Reaching for the stars
As told to Alex Lo
He's famed in Hong Kong for helping design its contribution to space discovery - tools for the Mir space station and European Mars missions. Ng Tze-chuen recalls in our weekly series the highs and lows of 30 years working with celebrated scientists, battling bureaucracy . . . and being tailed by spies
The days leading up to Christmas of 2003 were the most exciting of my life. The Mars Express orbiter had arrived weeks before and was circling the planet; it was about to release the landing probe Beagle 2.
For the first time, I was sure that my baby - the sampling tools - would touch the soil of another planet. Whether they would be in one piece was another question.
Our team was so excited about the prospect of Hong Kong-made sampling tools making history on Martian soil.
On Christmas Day, all our team members crowded into the Polytechnic University's industrial centre where our Martian tools were made. The European Space Station was broadcasting Beagle's landing live on the internet.
It was hard to conceal my anxiety while our colleagues were preparing to open champagne.
The Beagle was programmed to beam back as a signal a nice little nine-note composition by British rock group Blur as a sign it had landed safely. It took 20 minutes for electronic signals to travel between Earth and Mars. Instead the ether carried only static.
There was still hope in the following weeks as some of the world's most powerful radio telescopes and two Mars orbiters - one from the American space agency, Nasa - were scanning for signs of the Beagle, but the chances of recovering the space probe grew dimmer with each passing day.
Something went wrong in the entry-descent-landing sequence. Beagle 2 landed on the side of a meteorite crater.
Later, the orbiters took pictures of shades and craters in Isidis Planitia, a low plain inside a very old giant crater on Mars, where Beagle 2 crash-landed north of the equator on the eastern side of the planet. Analysts believe they were the probe's debris and impact created from the crash.
This was in contrast to Nasa's successful landing of the Spirit rover on Mars, its fourth since the 1970s. This was followed shortly by another rover, Opportunity.
Overnight, Colin Pillinger, the father of the British-made Beagle 2, turned from a national hero to scapegoat in Britain.
Considering the nature and budgetary constraints of the entire Beagle project, its chances of success were always slim.
The spacecraft's computer program essentially had to complete complex sequences automatically after being detached from Mars Express until its hatch opened on landing. Beagle 2 had to carry an entire exobiology lab under a severely restricted payload.
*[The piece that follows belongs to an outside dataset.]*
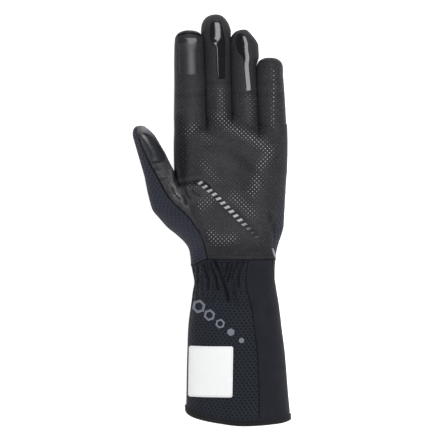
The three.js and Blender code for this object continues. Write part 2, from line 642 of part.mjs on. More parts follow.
/** Binding folded over the cuff's edge: a ring with a U section, open to the wrist. */
function hemBinding() {
  const outside = -(BINDING_GAP + BINDING_WALL);
  const inside = CUFF_WALL + BINDING_GAP + BINDING_WALL;
  const profile = [
    [outside, BINDING_HEIGHT],
    [outside, BINDING_WALL * 0.5],
    [outside + BINDING_WALL * 0.5, 0],
    [inside - BINDING_WALL * 0.5, 0],
    [inside, BINDING_WALL * 0.5],
    [inside, BINDING_HEIGHT],
    [CUFF_WALL + BINDING_GAP, BINDING_HEIGHT],
    [CUFF_WALL + BINDING_GAP, BINDING_WALL],
    [-BINDING_GAP, BINDING_WALL],
    [-BINDING_GAP, BINDING_HEIGHT],
  ];
  const position = [];
  for (let k = 0; k < BINDING_COLUMNS; k += 1) {
    const turn = (2 * Math.PI * k) / BINDING_COLUMNS;
    for (const [inset, rise] of profile) {
      const down = 1 - rise / CUFF_LENGTH;
      const [x, z] = cuffPoint(down, turn, inset);
      position.push(x, hemY(turn) + rise, z);
    }
  }
  const index = [];
  const sides = profile.length;
  for (let k = 0; k < BINDING_COLUMNS; k += 1) {
    const next = (k + 1) % BINDING_COLUMNS;
    for (let side = 0; side < sides; side += 1) {
      const other = (side + 1) % sides;
      const [a, b] = [k * sides + side, next * sides + side];
      const [d, c] = [k * sides + other, next * sides + other];
      index.push(a, c, b, a, d, c);
    }
  }
  const geometry = new THREE.BufferGeometry();
  geometry.setAttribute("position", new THREE.Float32BufferAttribute(position, 3));
  geometry.setIndex(index);
  geometry.computeVertexNormals();
  return geometry;
}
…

It had no retrorocket to slow down the landing impact. Mars has an ultra-thin atmosphere. Beagle 2 was detached from its mother ship by an explosive bolt, cutting through the atmosphere at a critical angle - entering the Martian atmosphere at 5km per second - before its onboard computer went autopilot.
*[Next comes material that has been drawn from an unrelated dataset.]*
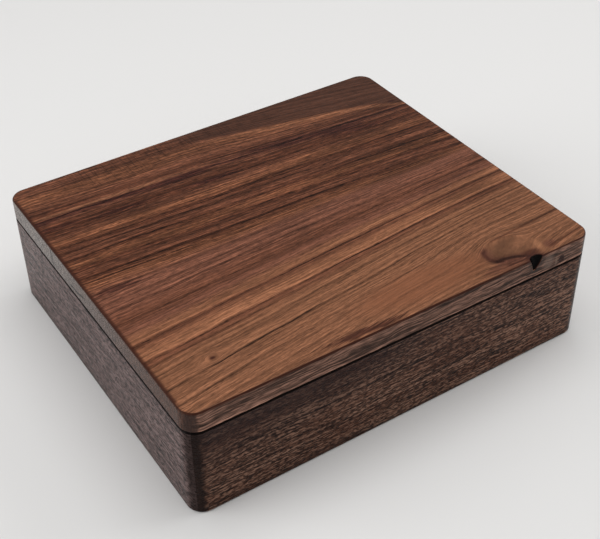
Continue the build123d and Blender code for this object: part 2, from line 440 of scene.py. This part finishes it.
lid_material, lid_shader, (x, y, z) = new_material("walnut_lid_slab")
side_x, side_y, side_z = direction_of(lid_shader)
right = x - lid_left
front = lid_back - y
deep = lid_top - z
share = right / lid_width


def reach(across, down, length, width):
    """How far a point is from the middle of an ellipse of this half length and half width; 1 is its edge."""
    return ((across / length) ** 2 + (down / width) ** 2) ** 0.5


def oval(across, down, length, width, inner, outer):
    """1 in an ellipse and 0 round it; it fades out from inner to outer, counted as in reach."""
    return reach(across, down, length, width).fall(inner, outer)


def stroke(distance, core, width):
    """1 along a line and 0 away from it, from the distance to the line; it fades out from core to width."""
    return distance.size().fall(core, width)


def contrast(pattern, strength):
    """A factor round 1 that follows a pattern from 0 to 1."""
    return 1 + (pattern - 0.5) * strength


# Going right, the lines drift to the front in the back half and ever more to the back in the front half.
# In the back right corner they bend round the wedge
fan = 8.5 - 20.5 * front.rise(105, 120) - 0.30 * (front - 120).above(0)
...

A commission of inquiry in Britain claimed the management of Beagle was faulty. Without naming names, at least in the published summery of its findings, everyone knew it was laying at least part of the blame on Professor Pillinger.
Professor Pillinger has rejected suggestions that the Beagle 2 project management was to blame.
The fault, as I saw it, came down to money, or the lack of it, from the start.
In any Mars mission, payload and money are the two critical issues. Beagle 2 could not afford a retrorocket yet it was packed with highly sensitive equipment.
By contrast, Nasa could afford to send engineers around the world to shop for top-of-the-line parts for its retrorocket, dismantle and examine them for the best performance. Their rovers did not have unlimited budgets, but they were many times higher than the money the British raised.
Despite the failure, the British had done a great job in showing the world that it was possible to build a small efficient exobiological laboratory on a shoestring budget and lowest payload.
This will offer valuable lessons for the upcoming Russian mission to the Martian moon Phobos, China's Chang'e project to the Moon, the Europeans' ExoMars project - and perhaps Beagle 3? We are hoping to take part in these missions, with our expertise in designing advanced sampling tools.
Meanwhile, with our hi-tech 'chopsticks' buried on Mars, maybe after a few billion years, some Martians will pick them up and learn to eat the Chinese way!